[Your instructions]:
Nothing should be output except the lines from the one containing "build_power_panel()" through the one containing "tableZ = -deckTop / mm", both ends included, each repeated exactly.

== Material supplied

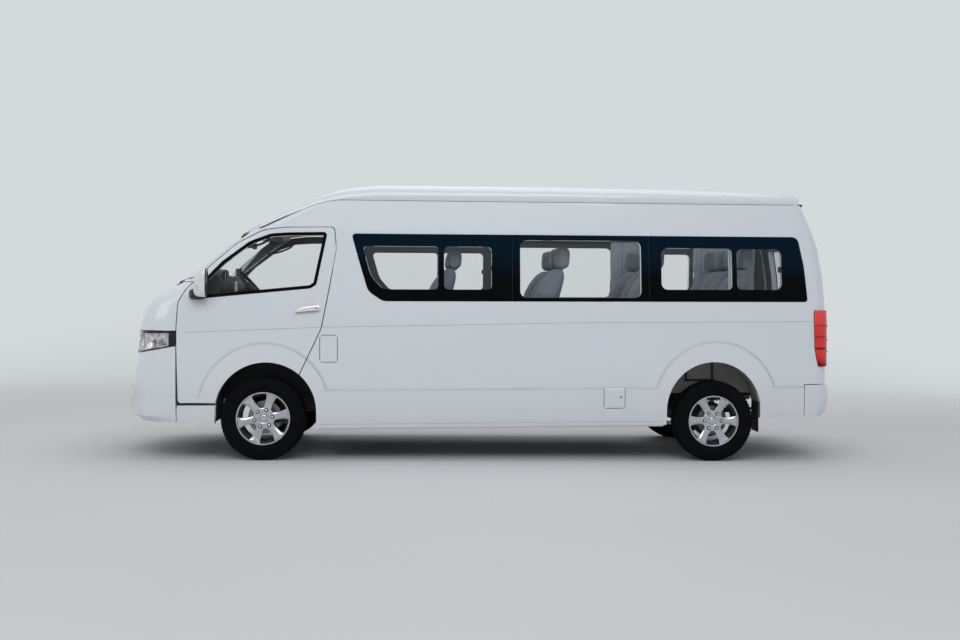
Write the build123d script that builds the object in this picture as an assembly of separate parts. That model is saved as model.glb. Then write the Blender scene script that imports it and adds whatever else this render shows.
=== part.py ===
from build123d import *
import math
import os

# A high-roof minibus of the six-metre class, in millimetres, nose towards -X, up +Z,
# the driver's side at -Y. Everything is laid out in a level body frame whose origin is on
# the ground below the front axle. At the end the whole vehicle is tipped by RAKE about that
# origin, because the unladen tail stands high, and moved so that its length is centred.

# ---- overall -----------------------------------------------------------------------------
WHEELBASE = 3720.0
RAKE = 0.85  # degrees
TRACK = 1655.0
TYRE_RADIUS = 338.0
TYRE_WIDTH = 205.0
RIM_RADIUS = 216.0
SEAM = 6.0  # gap between a fixed panel and its neighbour
DOOR_SEAM = 7.5  # gap round a door that swings
LID_SEAM = 5.5  # gap round the bonnet, tailgate and small lids
WALL = 55.0  # outer skin, pillar and trim together
ROOF_WALL = 40.0
GLASS = 6.0
SEAT_GAP = 0.3  # between a piece and the one that it rests against

# ---- body sections -----------------------------------------------------------------------
# Each row is the body's outline at one height: z, foremost x, rearmost x, half width,
# radius of the front corners, radius of the rear corners.
BODY = [
    (254, -1060, 4700, 896, 380, 120),
    (314, -1105, 4735, 908, 390, 120),
    (361, -1176, 4789, 915, 400, 120),
    (440, -1181, 4799, 921, 400, 120),
    (503, -1169, 4805, 924, 400, 120),
    (563, -1184, 4799, 927, 400, 120),
    (582, -1186, 4790, 928, 400, 120),
    (682, -1184, 4791, 928, 400, 120),
    (777, -1163, 4791, 928, 400, 120),
    (862, -1141, 4791, 928, 400, 120),
    (1050, -1119, 4791, 928, 400, 120),
    (1110, -1110, 4792, 929, 400, 120),
    (1172, -1096, 4790, 924, 400, 120),
    (1269, -1052, 4788, 916, 380, 120),
    (1332, -980, 4784, 910, 330, 120),
    (1381, -896, 4779, 906, 280, 120),
    (1461, -752, 4773, 899, 190, 120),
    (1538, -670, 4764, 892, 140, 120),
    (1765, -394, 4724, 870, 110, 120),
    (1881, -238, 4684, 859, 110, 120),
    (2130, 275, 4578, 824, 110, 120),
]
HALF_WIDTH = 928.0
NOSE_BOW = 1850.0  # plan radius of the nose and windscreen
TAIL_BOW = 5000.0  # plan radius of the tail

# Roof cap above the gutter, cut across: x, half width, crown height, shoulder radius.
ROOF = [
    (-260, 850, 1872, 20),
    (-119, 850, 1926, 26),
    (156, 838, 2073, 45),
    (401, 822, 2190, 70),
    (586, 817, 2251, 90),
    (674, 816, 2270, 95),
    (930, 816, 2296, 100),
    (2453, 816, 2301, 100),
    (3329, 816, 2295, 100),
    (4029, 816, 2282, 100),
    (4430, 816, 2271, 95),
    (4500, 812, 2240, 80),
    (4562, 806, 2150, 50),
]
ROOF_CROWN = 6200.0  # cross radius of the crown
# Gutter line between side and roof cap, as (x, z).
GUTTER = [(-300, 1881), (-47, 1881), (142, 1972), (364, 2063), (507, 2112), (608, 2122), (4700, 2120)]
CAP_NOSE = -238.0

# ---- arches, flares and creases ----------------------------------------------------------
FRONT_ARCH = (26.0, 392.0, 402.0)  # x, z, radius
REAR_ARCH = (3724.0, 380.0, 402.0)
FLARE_PROUD = 11.0
FRONT_FLARE = (12.0, 432.0, 504.0)
REAR_FLARE = (3742.0, 430.0, 510.0)
FLARE_SLOPE = 22.0  # width of the flare's sloping edge
BAND_TOP = 552.0  # top of the proud band along the sill
SILL_BOTTOM = 254.0

# ---- openings in the sides: corners as (x, z, radius) -------------------------------------
DOOR = [
    (-662, 470, 25), (-674, 913, 0), (-674, 1071, 0), (-664, 1277, 60), (-603, 1387, 90),
    (-557, 1432, 0), (-396, 1597, 200), (-215, 1757, 260), (10, 1868, 300), (180, 1888, 0),
    (562, 1894, 30), (580, 1716, 0), (518, 1359, 120), (463, 1070, 160), (292, 700, 0),
    (240, 470, 0),
]
DOOR_WINDOW = [
    (-550, 1306, 18), (-548, 1370, 0), (-326, 1609, 200), (-108, 1774, 220), (60, 1838, 200),
    (204, 1848, 0), (508, 1854, 26), (500, 1800, 0), (424, 1424, 34), (377, 1393, 0),
    (-448, 1313, 0),
]
DOOR_WINDOW_RIM = 26.0
DOOR_INNER_Y = -780.0  # the door's inner side where the nose curves in
SIDE_GLASS = [
    (704, 1843, 26), (4463, 1843, 60), (4512, 1600, 300), (4541, 1290, 26), (960, 1290, 110),
    (840, 1372, 120), (760, 1640, 400),
]
PANE_SEAMS = [2022.0, 3174.0]
PANE_GAP = 5.0
# Clear openings behind the glass, each as corners.
CLEAR = [
    [(791, 1742, 30), (1411, 1742, 30), (1411, 1387, 30), (960, 1387, 90), (860, 1500, 200)],
    [(1458, 1742, 40), (1851, 1742, 40), (1851, 1387, 40), (1458, 1387, 40)],
    [(2087, 1799, 55), (3105, 1799, 55), (3105, 1321, 55), (2087, 1321, 55)],
    [(3278, 1742, 55), (3887, 1742, 40), (3887, 1391, 40), (3278, 1391, 55)],
    [(3930, 1738, 40), (4319, 1738, 55), (4319, 1392, 55), (3930, 1392, 40)],
]
SLIDER = [
    (625, 400, 60), (625, 1890, 60), (1996, 1890, 60), (1996, 400, 60),
]
STEP = [(-666, 300, 0), (-666, 449, 0), (-372, 449, 0), (-377, 300, 0)]
FUEL_LID = [(458, 796, 22), (458, 1010, 22), (594, 1010, 22), (594, 796, 22)]
SERVICE_LID = [(2790, 402, 18), (2790, 572, 18), (2962, 572, 18), (2962, 402, 18)]
LID_THICK = 8.0
LID_BACK = 5.5  # room behind a small lid
BUFFER = 12.0  # rubber stops of the bonnet, tailgate and lids

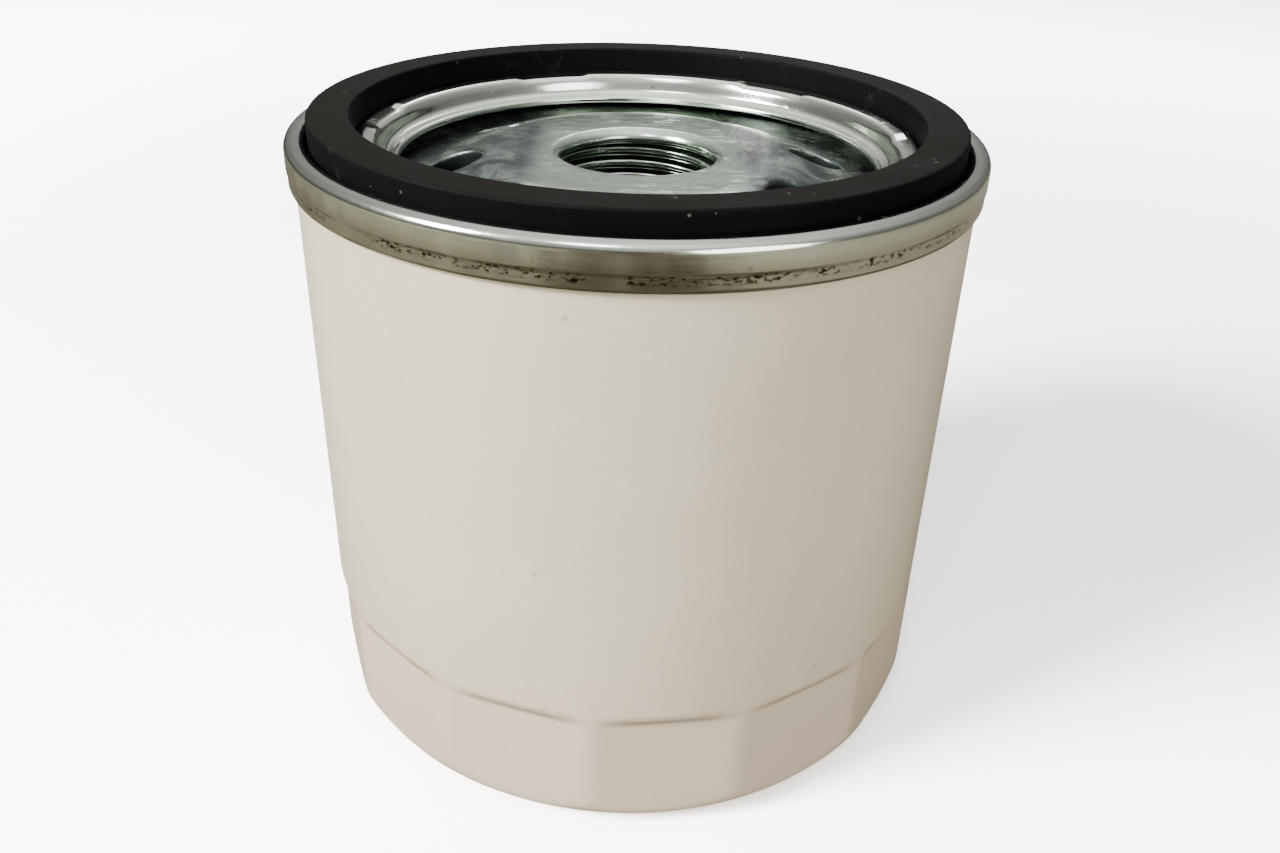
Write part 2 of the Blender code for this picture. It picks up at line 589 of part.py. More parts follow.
def build():
    clear_scene()
    parts = new_collection("oil_filter")
    cutters = new_collection("cutters")
    frames = {}
    for name in ("housing", "element", "bypass_valve", "drain_valve"):
        frames[name] = bpy.data.objects.new(name, None)
        frames[name].empty_display_size = OVERALL_HEIGHT / 4
        parts.objects.link(frames[name])

    paint = material("can_paint", (0.66, 0.63, 0.56), 0.42, 0.0)
    zinc = material("zinc_plate", (0.62, 0.64, 0.60), 0.33, 1.0)
    zinc_thick = material("zinc_plate_thick", (0.58, 0.60, 0.57), 0.36, 1.0)
    nitrile = material("nitrile_rubber", (0.018, 0.017, 0.016), 0.62, 0.0)
    sealant = material("seam_compound", (0.35, 0.33, 0.30), 0.7, 0.0)
    valve_rubber = material("valve_rubber", (0.03, 0.03, 0.035), 0.55, 0.0)
    tinplate = material("tinplate", (0.66, 0.66, 0.64), 0.35, 1.0)
    paper = material("resin_paper", (0.72, 0.58, 0.30), 0.9, 0.0)
    clip_steel = material("clip_steel", (0.55, 0.55, 0.53), 0.4, 1.0)
    tube_steel = material("tube_steel", (0.50, 0.51, 0.50), 0.42, 1.0)
    plastisol = material("plastisol", (0.55, 0.17, 0.09), 0.55, 0.0)
    spring_steel = material("spring_steel", (0.28, 0.27, 0.26), 0.38, 1.0)
    valve_steel = material("valve_steel", (0.52, 0.53, 0.53), 0.38, 1.0)
    nylon = material("valve_nylon", (0.60, 0.57, 0.48), 0.5, 0.0)

    place(make_can(), paint, frames["housing"], parts)
    place(make_lid(), zinc, frames["housing"], parts)
    place(make_plate(cutters), zinc_thick, frames["housing"], parts)
    place(make_gasket(), nitrile, frames["housing"], parts)
    place(make_sealant(), sealant, frames["housing"], parts)
    support = coil(
        "support_spring", SPRING_RADIUS, SPRING_WIRE, SPRING_BOTTOM, SPRING_TOP, SPRING_TURNS, 16, 0.8
    )
    place(support, spring_steel, frames["housing"], parts)

    place(make_drain_valve(), valve_rubber, frames["drain_valve"], parts)

    place(make_top_cap(), tinplate, frames["element"], parts)
    place(make_bottom_cap(), tinplate, frames["element"], parts)
    top_adhesive = make_adhesive("top_adhesive", TOP_ADHESIVE_TOP - ADHESIVE_DEPTH)
    place(top_adhesive, plastisol, frames["element"], parts)
    bottom_adhesive = make_adhesive("bottom_adhesive", BOTTOM_ADHESIVE_BOTTOM)
    place(bottom_adhesive, plastisol, frames["element"], parts)
    place(make_media(), paper, frames["element"], parts)
    place(make_clip(), clip_steel, frames["element"], parts)
    place(make_tube(cutters), tube_steel, frames["element"], parts)
    place(make_spring_seat(), tinplate, frames["element"], parts)
    place(make_bypass_seat(), valve_steel, frames["element"], parts)
    place(make_cage(cutters), valve_steel, frames["element"], parts)
    bypass = coil(
        "bypass_spring",
        BYPASS_SPRING_RADIUS,
        BYPASS_SPRING_WIRE,
        BYPASS_SPRING_BOTTOM,
        BYPASS_SPRING_TOP,
        BYPASS_SPRING_TURNS,
        12,
        0.5,
    )
    place(bypass, spring_steel, frames["element"], parts)

    place(make_poppet(), nylon, frames["bypass_valve"], parts)
    place(make_bypass_seal(), valve_rubber, frames["bypass_valve"], parts)


build()
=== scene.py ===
import math

import bmesh
import bpy
from mathutils import Matrix, Vector


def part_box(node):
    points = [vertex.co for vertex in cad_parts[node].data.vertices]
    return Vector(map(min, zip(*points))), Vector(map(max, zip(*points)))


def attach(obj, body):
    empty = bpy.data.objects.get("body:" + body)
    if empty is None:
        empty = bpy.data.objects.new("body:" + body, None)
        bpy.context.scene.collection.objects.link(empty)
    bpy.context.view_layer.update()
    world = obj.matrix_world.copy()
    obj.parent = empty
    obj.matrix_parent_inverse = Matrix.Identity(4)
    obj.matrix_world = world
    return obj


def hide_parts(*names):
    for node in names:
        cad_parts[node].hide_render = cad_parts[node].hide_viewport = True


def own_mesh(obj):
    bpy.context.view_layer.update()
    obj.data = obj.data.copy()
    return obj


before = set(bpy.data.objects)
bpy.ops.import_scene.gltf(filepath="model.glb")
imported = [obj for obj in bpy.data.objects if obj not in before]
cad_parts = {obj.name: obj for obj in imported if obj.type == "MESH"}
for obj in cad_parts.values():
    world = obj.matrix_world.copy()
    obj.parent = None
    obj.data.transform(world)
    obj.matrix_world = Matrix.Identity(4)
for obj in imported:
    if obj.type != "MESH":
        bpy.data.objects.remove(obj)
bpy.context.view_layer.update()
mm = 0.001
roundSteps = 160  # steps round the axis for the wide pieces inside the can
valveSteps = 120  # and for those of the bypass valve
cutAngle = 40  # edges sharper than this, in degrees, stay crisp where a punch has cut
foldAngle = 60
wireAngle = 50
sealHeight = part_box("sealing_gasket")[1].z  # the gasket's top face, where the filter meets the engine
print("frame loaded")


# Shapes shared by several pieces

def newObject(name, mesh):
    made = bpy.data.objects.new(name, mesh)
    bpy.context.scene.collection.objects.link(made)
    return made


def roundCorners(corners, steps=5, closed=True):
    # corners are (radius, height, rounding); each rounded corner becomes an arc
    outline = []
    count = len(corners)
    for index, (radius, height, rounding) in enumerate(corners):
        here = Vector((radius, height))
        isEnd = not closed and index in (0, count - 1)
        if rounding <= 0 or isEnd:
            outline.append((radius, height))
            continue
        before = Vector(corners[index - 1][:2]) - here
        after = Vector(corners[(index + 1) % count][:2]) - here
        half = before.angle(after) / 2
        reach = min(rounding / math.tan(half), before.length * 0.48, after.length * 0.48)
        size = reach * math.tan(half)
        middle = (before.normalized() + after.normalized()).normalized()
        centre = here + middle * (size / math.sin(half))
        first = here + before.normalized() * reach - centre
        last = here + after.normalized() * reach - centre
        start = math.atan2(first.y, first.x)
        sweep = (math.atan2(last.y, last.x) - start + math.pi) % math.tau - math.pi
        for step in range(steps + 1):
            angle = start + sweep * step / steps
            outline.append((centre.x + size * math.cos(angle), centre.y + size * math.sin(angle)))
    return outline


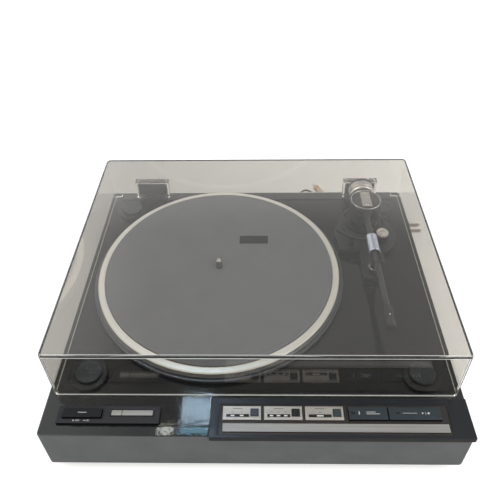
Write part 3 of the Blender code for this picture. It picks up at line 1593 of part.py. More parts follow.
# Audio lead: gland, twin cord, coil, splitter, and two tails with phono plugs.
def build_audio_lead():
    build_gland(
        "audio_gland",
        AUDIO_GLAND_X,
        AUDIO_GLAND_RADIUS,
        AUDIO_RELIEF_RADIUS,
        AUDIO_RELIEF_LENGTH,
        AUDIO_CORD_RADIUS,
    )
    build_cord("audio_cord", AUDIO_ROUTE, AUDIO_CORD_RADIUS, CORD_SPACING_SHARE)
    end = build_coil(
        "audio_cord_coil",
        AUDIO_COIL_X,
        AUDIO_COIL_Y,
        AUDIO_COIL_RADIUS,
        AUDIO_COIL_TURNS,
        AUDIO_COIL_PITCH,
        AUDIO_CORD_RADIUS,
        AUDIO_COIL_TAIL,
    )
    left = float(end[0]) + SEAT_GAP
    y = float(end[1])
    box(
        "audio_splitter",
        (left, y - SPLIT_WIDTH / 2, TABLE),
        (left + SPLIT_LENGTH, y + SPLIT_WIDTH / 2, TABLE + SPLIT_HEIGHT),
        "rubber",
        upright=RING_EDGE,
    )
    build_cord("audio_tail_left", LEFT_TAIL_ROUTE, TAIL_RADIUS, TAIL_SPACING_SHARE)
    build_cord("audio_tail_right", RIGHT_TAIL_ROUTE, TAIL_RADIUS, TAIL_SPACING_SHARE)
    build_phono_plug("phono_plug_left", PHONO_LEFT_X, PHONO_LEFT_Y, PHONO_LEFT_DEG)
    build_phono_plug("phono_plug_right", PHONO_RIGHT_X, PHONO_RIGHT_Y, PHONO_RIGHT_DEG)


def build():
    build_plinth()
    build_cover()
    build_feet()
    build_motor()
    build_platter()
    build_power_panel()
    build_control_panel()
    build_control_board()
    build_electronics()
    build_arm_base()
    build_lift()
    latch, latch_axis = build_arm_rest()
    on_axis("latch_axis", latch_axis, [latch])
    build_arm()
    build_lid()
    build_power_lead()
    build_audio_lead()


build()
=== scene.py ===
import math

import bmesh
import bpy
import numpy as np
from mathutils import Matrix, Vector


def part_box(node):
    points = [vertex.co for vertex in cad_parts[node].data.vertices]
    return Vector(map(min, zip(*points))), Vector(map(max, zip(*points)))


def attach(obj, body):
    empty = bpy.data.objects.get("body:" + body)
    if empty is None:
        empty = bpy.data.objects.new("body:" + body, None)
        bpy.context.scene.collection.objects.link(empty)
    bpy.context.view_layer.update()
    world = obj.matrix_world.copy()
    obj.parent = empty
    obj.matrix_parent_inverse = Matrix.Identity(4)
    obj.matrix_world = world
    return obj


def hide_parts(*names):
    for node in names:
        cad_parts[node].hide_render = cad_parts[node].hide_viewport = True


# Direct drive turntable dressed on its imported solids.
# Places are written in millimetres from the middle of the plinth's front edge on the deck:
# x to the right, y to the back, z up. Angles are in degrees.
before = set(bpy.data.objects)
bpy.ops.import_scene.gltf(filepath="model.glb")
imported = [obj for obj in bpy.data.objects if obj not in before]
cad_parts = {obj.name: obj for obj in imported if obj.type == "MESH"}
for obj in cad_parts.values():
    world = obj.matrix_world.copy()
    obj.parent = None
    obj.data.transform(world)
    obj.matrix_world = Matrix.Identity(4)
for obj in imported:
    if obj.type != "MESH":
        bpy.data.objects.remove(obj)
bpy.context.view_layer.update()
mm = 0.001
quarter = math.pi / 2
cabinetLow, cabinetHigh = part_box("cabinet")
deckOrigin = np.array([(cabinetLow.x + cabinetHigh.x) / 2, cabinetLow.y, cabinetHigh.z])
deckTop = float(deckOrigin[2])
tableZ = -deckTop / mm


# Places in the scene: the deck's origin plus the millimetres as metres
def fromDeck(points):
    return deckOrigin + np.asarray(points, float) * mm


# Corners of a CAD node's box in millimetres: the way back from the scene to the deck
def boxOf(node):
    return [(np.array(corner) - deckOrigin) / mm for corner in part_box(node)]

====

[Solved problem]:
    build_power_panel()
    build_control_panel()
    build_control_board()
    build_electronics()
    build_arm_base()
    build_lift()
    latch, latch_axis = build_arm_rest()
    on_axis("latch_axis", latch_axis, [latch])
    build_arm()
    build_lid()
    build_power_lead()
    build_audio_lead()


build()
=== scene.py ===
import math

import bmesh
import bpy
import numpy as np
from mathutils import Matrix, Vector


def part_box(node):
    points = [vertex.co for vertex in cad_parts[node].data.vertices]
    return Vector(map(min, zip(*points))), Vector(map(max, zip(*points)))


def attach(obj, body):
    empty = bpy.data.objects.get("body:" + body)
    if empty is None:
        empty = bpy.data.objects.new("body:" + body, None)
        bpy.context.scene.collection.objects.link(empty)
    bpy.context.view_layer.update()
    world = obj.matrix_world.copy()
    obj.parent = empty
    obj.matrix_parent_inverse = Matrix.Identity(4)
    obj.matrix_world = world
    return obj


def hide_parts(*names):
    for node in names:
        cad_parts[node].hide_render = cad_parts[node].hide_viewport = True


# Direct drive turntable dressed on its imported solids.
# Places are written in millimetres from the middle of the plinth's front edge on the deck:
# x to the right, y to the back, z up. Angles are in degrees.
before = set(bpy.data.objects)
bpy.ops.import_scene.gltf(filepath="model.glb")
imported = [obj for obj in bpy.data.objects if obj not in before]
cad_parts = {obj.name: obj for obj in imported if obj.type == "MESH"}
for obj in cad_parts.values():
    world = obj.matrix_world.copy()
    obj.parent = None
    obj.data.transform(world)
    obj.matrix_world = Matrix.Identity(4)
for obj in imported:
    if obj.type != "MESH":
        bpy.data.objects.remove(obj)
bpy.context.view_layer.update()
mm = 0.001
quarter = math.pi / 2
cabinetLow, cabinetHigh = part_box("cabinet")
deckOrigin = np.array([(cabinetLow.x + cabinetHigh.x) / 2, cabinetLow.y, cabinetHigh.z])
deckTop = float(deckOrigin[2])
tableZ = -deckTop / mm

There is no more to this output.